European Middle Market Primary Issuance Report
According to Debtwire intelligence, German debt funds are on track to recoup their dip from last year in the German mid-cap leveraged buyout market. Three unitranche deals have been agreed since the end of June, on top of twelve unitranche deals in the first half-year. Funds are only two transactions away to make 2017 their best year in Germany so far.
Alcentra’s EUR 135m financing package for Oakley Capital’s acquisition of German tutoring services company Schuelehilfe was the largest unitranche in Germany so far this year.
However, German banks remain very aggressive and have won a number of prime mid-market deals in Germany including Formel D’s bank-led financing, ProXES’s EUR 140m buyout financing and d&b audtiotechnik’s EUR 30m second lien refinancing. Commenting on the state of the German market, Fabian Graber, Reporter at Debtwire Europe said:
“The German mid-cap leveraged finance sector is facing very low pricing for all senior debt and consequently funds are increasingly letting in banks on their unitranche deals in order to remain competitive on interest costs.

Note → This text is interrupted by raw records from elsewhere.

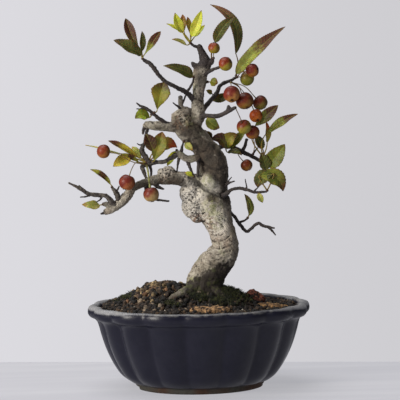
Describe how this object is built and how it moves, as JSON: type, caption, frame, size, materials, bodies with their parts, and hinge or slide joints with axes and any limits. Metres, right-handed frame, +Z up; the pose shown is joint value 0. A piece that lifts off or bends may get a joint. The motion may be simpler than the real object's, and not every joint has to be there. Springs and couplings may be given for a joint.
{
  "type": "crabapple bonsai",
  "caption": "Small crabapple tree with a leaning, knobbly trunk, toothed leaves and hanging fruit, rooted in a mound of soil in a lobed oval pot.",
  "frame": {"origin": "on the surface the pot's foot stands on, under the middle of the whole tree's bounding box", "axes": "+Z up the tree, +X to the right along the pot's long axis seen from the front, +Y to the back"},
  "size_m": [0.2152, 0.1544, 0.344],
  "materials": {
    "glaze": "very dark navy glaze, semi-gloss, lighter where it breaks over the ribs and the lip; bare clay under the foot",
    "soil": "matt dark brown granular soil with grit and moss",
    "screen": "black plastic mesh",
    "wire": "drawn wire",
    "bark": "pale grey bark with pits, cork warts and lichen; the twigs are dark brown",
    "bark_chip": "rough dry bark flake",
    "stone": "matt pale pebble",
    "stalk": "thin green-brown fruit stalk",
    "fruit": "waxy red-brown skin over orange and olive, softly glossy",
    "leaf_green": "mature green leaf with paler veins and browned teeth",
    "leaf_young": "bright yellow-green young leaf",
    "leaf_ochre": "yellowed leaf with red-brown tip",
    "leaf_brown": "green leaf browned over its outer half"
  },
  "bodies": {
    "root": {"pot": "glaze", "soil": "soil", "drainage_screen_1": "screen", "drainage_screen_2": "screen", "screen_clip_1": "wire", "screen_clip_2": "wire", "wood": "bark", "leaves_rise": "leaf_brown", "leaves_crown": "leaf_young", "leaves_top": "leaf_green", "leaves_shoulder": "leaf_brown", "leaves_collar": "leaf_green", "leaves_cheek": "leaf_green", "leaves_lip": "leaf_green", "leaves_heart": "leaf_ochre", "leaves_veil": "leaf_young", "leaves_fan": "leaf_ochre", "leaves_horn": "leaf_ochre", "leaves_tongue": "leaf_green", "leaves_wing": "leaf_green", "leaves_apron": "leaf_green", "leaves_plate": "leaf_green", "leaves_arch": "leaf_green", "leaves_drip": "leaf_green", "leaves_sickle": "leaf_green", "leaves_ear": "leaf_green", "leaves_nape": "leaf_green", "leaves_chin": "leaf_green", "leaves_tuft": "leaf_green", "leaves_fleck": "leaf_green", "leaves_shade": "leaf_green", "leaves_back_low": "leaf_green", "leaves_back_side": "leaf_green", "leaves_back_high": "leaf_green", "crabapple_1": "fruit", "crabapple_2": "fruit", "crabapple_3": "fruit", "crabapple_4": "fruit", "crabapple_5": "fruit", "crabapple_6": "fruit", "crabapple_7": "fruit", "crabapple_8": "fruit", "crabapple_9": "fruit", "crabapple_10": "fruit", "crabapple_11": "fruit", "crabapple_12": "fruit", "crabapple_13": "fruit", "crabapple_14": "fruit", "stalks_1": "stalk", "stalks_2": "stalk", "stalks_3": "stalk", "stalks_4": "stalk", "stalks_5": "stalk", "stalks_6": "stalk", "stalks_7": "stalk", "stalks_8": "stalk", "bark_chip_1": "bark_chip", "bark_chip_2": "bark_chip", "bark_chip_3": "bark_chip", "pebble_1": "stone"}
  },
  "joints": []
}
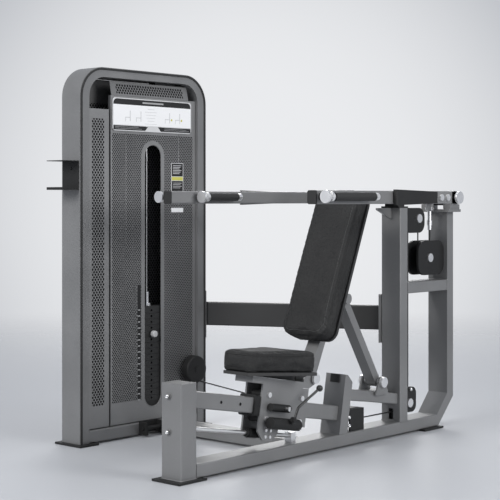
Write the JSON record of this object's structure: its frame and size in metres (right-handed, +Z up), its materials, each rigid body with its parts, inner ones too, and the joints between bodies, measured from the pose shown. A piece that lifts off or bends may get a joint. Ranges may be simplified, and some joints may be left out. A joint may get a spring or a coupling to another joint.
{
  "type": "multi press machine",
  "caption": "Gym multi-press machine: weight tower at one side, sliding seat with linked reclining backrest, and pivoting press arms on a floor frame.",
  "frame": {"origin": "under the middle of the front post, on the floor", "axes": "X to the seated user's left, Y rearward along the base rail, Z up"},
  "size_m": [1.34, 1.756, 1.547],
  "materials": {
    "powder_coat": "satin metallic grey powder coat",
    "black_steel": "satin black",
    "perforated_panel": "matt dark grey, perforated",
    "black_plastic": "moulded, matt",
    "chrome": "polished",
    "rubber": "matt",
    "stack_plate": "black painted",
    "pin_handle": "pale moulded",
    "placard_face": "printed",
    "vinyl": "grained charcoal vinyl",
    "cable_steel": "nylon coated"
  },
  "bodies": {
    "root": {"accessory_holder": "black_steel", "base_rail": "powder_coat", "brace": "powder_coat", "cable_guards": "black_steel", "floor_tubes": "powder_coat", "foot_plates": "black_steel", "frame_crossbar": "powder_coat", "frame_fasteners": "powder_coat", "frame_shafts": "chrome", "front_panels": "perforated_panel", "front_post": "powder_coat", "guide_rod_set": "chrome", "guide_rods": "chrome", "instruction_plates": "placard_face", "lower_pulley_cover": "black_plastic", "main_column": "powder_coat", "mid_beam": "powder_coat", "pivot_bearings": "powder_coat", "rear_column": "powder_coat", "rear_panel": "perforated_panel", "rear_post": "powder_coat", "rubber_stops": "rubber", "seat_rail": "powder_coat", "stack_bumpers": "rubber", "steel_cable": "cable_steel", "top_deck": "perforated_panel", "tower_frame": "powder_coat", "tower_pulley_set": "black_steel", "tower_trim": "black_plastic", "upper_pulley_cover": "black_plastic", "weight_plates": "stack_plate"},
    "press_arm": {"arm_bars": "powder_coat", "arm_yoke": "black_steel", "arm_covers": "black_steel", "arm_chrome": "chrome", "grips_and_plugs": "rubber", "handle_bars": "chrome", "handle_brackets": "black_steel", "cable_swivel": "chrome"},
    "stack": {"lifted_plates": "stack_plate", "selector_stem": "chrome"},
    "selector_pin": {"selector_pin": "pin_handle"},
    "carriage": {"carriage_plates": "powder_coat", "carriage_rollers": "black_plastic", "carriage_pins": "chrome", "seat_support": "powder_coat", "seat_board": "black_plastic", "seat_pad": "vinyl", "rail_bushings": "black_plastic", "lock_housing": "black_plastic"},
    "pop_pin": {"pop_pin": "chrome"},
    "release_lever": {"release_lever": "chrome"},
    "backrest": {"back_support": "powder_coat", "back_board": "black_plastic", "back_pad": "vinyl"},
    "recline_link": {"recline_link": "powder_coat"},
    "head_pulley": {"head_pulley": "black_plastic"},
    "lower_head_pulley": {"lower_head_pulley": "black_plastic"},
    "foot_pulley": {"foot_pulley": "black_plastic"}
  },
  "joints": [
    {"name": "press_arm_lift", "type": "hinge", "parent": "root", "child": "press_arm", "pos_m": [0, 1.69, 1.008], "axis": [-1, 0, 0], "range_deg": [0, 40]},
    {"name": "stack_lift", "type": "slide", "parent": "root", "child": "stack", "axis": [0, 0, 1], "range_m": [0, 0.124]},
    {"name": "selector_pin_pull", "type": "slide", "parent": "stack", "child": "selector_pin", "axis": [1, 0, 0], "range_m": [0, 0.06]},
    {"name": "seat_slide", "type": "slide", "parent": "root", "child": "carriage", "axis": [0, -0.9848, 0.1736], "range_m": [-0.08, 0.2]},
    {"name": "back_recline", "type": "hinge", "parent": "carriage", "child": "backrest", "pos_m": [0, 0.744, 0.298], "axis": [1, 0, 0], "range_deg": [-23, 9.3]},
    {"name": "link_swing", "type": "hinge", "parent": "root", "child": "recline_link", "pos_m": [0, 1.19, 0.24], "axis": [1, 0, 0], "range_deg": [-6.3, 15.7]},
    {"name": "release_lever_pull", "type": "hinge", "parent": "carriage", "child": "release_lever", "pos_m": [0.106, 0.545, 0.165], "axis": [1, 0, 0], "range_deg": [0, 15], "stiffness_Nm_per_rad": 3, "springref_deg": -11.46},
    {"name": "pop_pin_slide", "type": "slide", "parent": "carriage", "child": "pop_pin", "axis": [1, 0, 0], "range_m": [0, 0.0058]},
    {"name": "head_pulley_spin", "type": "hinge", "parent": "root", "child": "head_pulley", "pos_m": [0, 1.477, 0.92], "axis": [1, 0, 0], "range_deg": [-93, 0]},
    {"name": "lower_head_pulley_spin", "type": "hinge", "parent": "root", "child": "lower_head_pulley", "pos_m": [0, 1.56, 0.747], "axis": [1, 0, 0], "range_deg": [0, 79]},
    {"name": "foot_pulley_spin", "type": "hinge", "parent": "root", "child": "foot_pulley", "pos_m": [0, 1.408, 0.128], "axis": [1, 0, 0], "range_deg": [0, 114]}
  ],
  "couplings": [
    {"joint": "stack_lift", "follows": "press_arm_lift", "m_per_rad": 0.176},
    {"joint": "back_recline", "follows": "seat_slide", "rad_per_m": -2},
    {"joint": "link_swing", "follows": "seat_slide", "rad_per_m": 1.36},
    {"joint": "pop_pin_slide", "follows": "release_lever_pull", "m_per_rad": 0.022},
    {"joint": "head_pulley_spin", "follows": "press_arm_lift", "ratio": -2.32},
    {"joint": "lower_head_pulley_spin", "follows": "press_arm_lift", "ratio": 1.96},
    {"joint": "foot_pulley_spin", "follows": "press_arm_lift", "ratio": 2.84}
  ]
}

Consequently overall debt packages are cheaper, which benefits sponsors, but raises questions regarding the position of debt funds in relation to banks on those deals.”
Nevertheless, strong deal flow and solid issuance levels in the German mid-market are likely to continue for the remainder of 2017. Activity is particularly high in the healthcare space, with deals such as Oberberg Kliniken, Med 360 Grad and DOREA keeping financiers busy.